But on a serious note anyone of these guys that have posted on here and me likewise would be good candidates for showing you the ropes. Anyone can go out and pop hole but it takes knowing what your doing to teach someone how to ice fish and to be successful.


Posted using Outdoor Hub Campfire


----------



## lovin life (Jan 2, 2010)

Sent from my SPH-L710 using Ohub Campfire mobile app


----------



## lovin life (Jan 2, 2010)

Can't wait Erie ! Slamming those slab crappie last year was a blast !!! Sure hope Friday forecast turns around though. 

Sent from my SPH-L710 using Ohub Campfire mobile app


----------



## lovin life (Jan 2, 2010)

Hey Minnowhead looks like we'll have enough guys for a friendly game of shoot the cookie !!!

Sent from my SPH-L710 using Ohub Campfire mobile app


----------



## Scum_Frog (Apr 3, 2009)

Lovin!!! Sweet Jeep and SWEET unit!! 

I want to meet up with you guys this year for sure!!! Id like to see how that dual unit works!! I thought about buying the flasher and combo unit for next year and turning mine into a dual.....would be a great set up especially for deeper water!!!



Hows about we all take an agreement he invites us all out on the pond....20 acres is plenty for us =) heck i wont even keep any fish I just want to fish!


----------



## Scum_Frog (Apr 3, 2009)

lovin life said:


> Sure hope Friday forecast turns around though.


They already switched the forecast.....earlier today it said a high of 40 on thursday and 50 on friday....nows its down too 37 on thursday and 42 on friday.

Hoping it keeps falling but if we get those temps hopefully it only melts off the snow.....hard telling til it happens....just excited we even have ice already!! I'll be out tomorrow hopefully post some pics!!!!


----------



## Erieangler51 (Sep 24, 2012)

Hardly any snow on the lakes cleats were critical today. After the snow sat night we had rain here making it wet and Nasty yesterday. But it all froze over solid last night and in some spots today at moggy I seen 6-6.5" of ice. 4 of clear and 2 of white on top. Was poppin and cracking whole time I was out there which is a very good sign.


Posted using Outdoor Hub Campfire


----------



## lovin life (Jan 2, 2010)

Awesome news Erie ! I'm only working ten minutes from CLR or Nimi. Might try after work Wednesday at C5. 

Sent from my SPH-L710 using Ohub Campfire mobile app


----------



## lovin life (Jan 2, 2010)

Yea Scum Frog, sounds great ! Where are you out of ?

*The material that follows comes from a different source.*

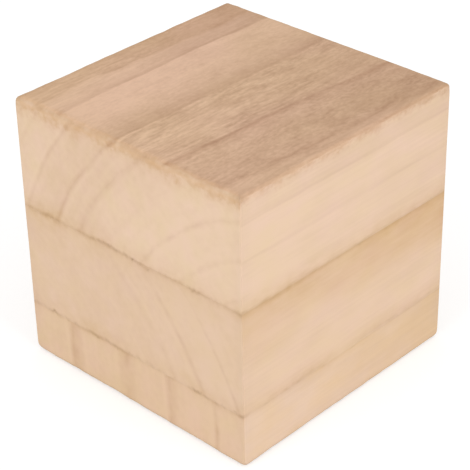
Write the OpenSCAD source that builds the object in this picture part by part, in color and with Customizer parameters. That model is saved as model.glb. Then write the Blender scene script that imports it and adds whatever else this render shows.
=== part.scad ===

Sent from my SPH-L710 using Ohub Campfire mobile app


----------



## Fish2Win (Jan 21, 2009)

You guys forgot about me ???? I'll bring the ice gator, marcum 6 inch color camera( cause size doesn't matter on a cam). If he gets cold he can wear my artic armor suite or frabills new fxe snosuit. We very accommodating!!! At the end of a great day I will pull us all off with a brand new quad.


----------



## Minnowhead (Jan 12, 2011)

I'm bringing a few of my friends


----------



## lovin life (Jan 2, 2010)

Gotta see the quad Win ! 

Sent from my SPH-L710 using Ohub Campfire mobile app


----------



## Minnowhead (Jan 12, 2011)

Wouldn't it be more fun to dig our way out?


----------



## trapperjon (Mar 11, 2008)

trapperjon said:


> oh boy... this thread's gonna get alotta hit's, tyler offering private fishing areas here on OGF is like offering winning lottery numbers,  ........TOLD YA..... Lmao...


----------



## Minnowhead (Jan 12, 2011)

Maybe we could turn this into a tournament! And have HOT CHICS with Trophies!


----------



## Minnowhead (Jan 12, 2011)

...And drinks at the weigh in!!


----------



## Scum_Frog (Apr 3, 2009)

Lovin I'm over next to Fremont in the big city of Clyde right on rt 20. Will be either fishing the bay or east harbor tomorrow. Hopefully things go good on the first outing of the year and we get on some fish!!!


Posted using Outdoor Hub Campfire


----------



## Buckeyeguyty93 (Jun 10, 2013)

PapawSmith said:


> I'm willing to bring beer and have six daughters. Oh yeah, I also have all top quality ice gear and electronics as well as years of experience on the ice, forgot that part.


Woah woah six daughters???? We have a newe leader!


----------



## trapperjon (Mar 11, 2008)

Minnowhead said:


> Maybe we could turn this into a tournament! And have HOT CHICS with Trophies!


how about HOT chick's FOR trophies...... i'm glad my wife does'nt read this forum,


----------



## Buckeyeguyty93 (Jun 10, 2013)

So whos it gonna be?


----------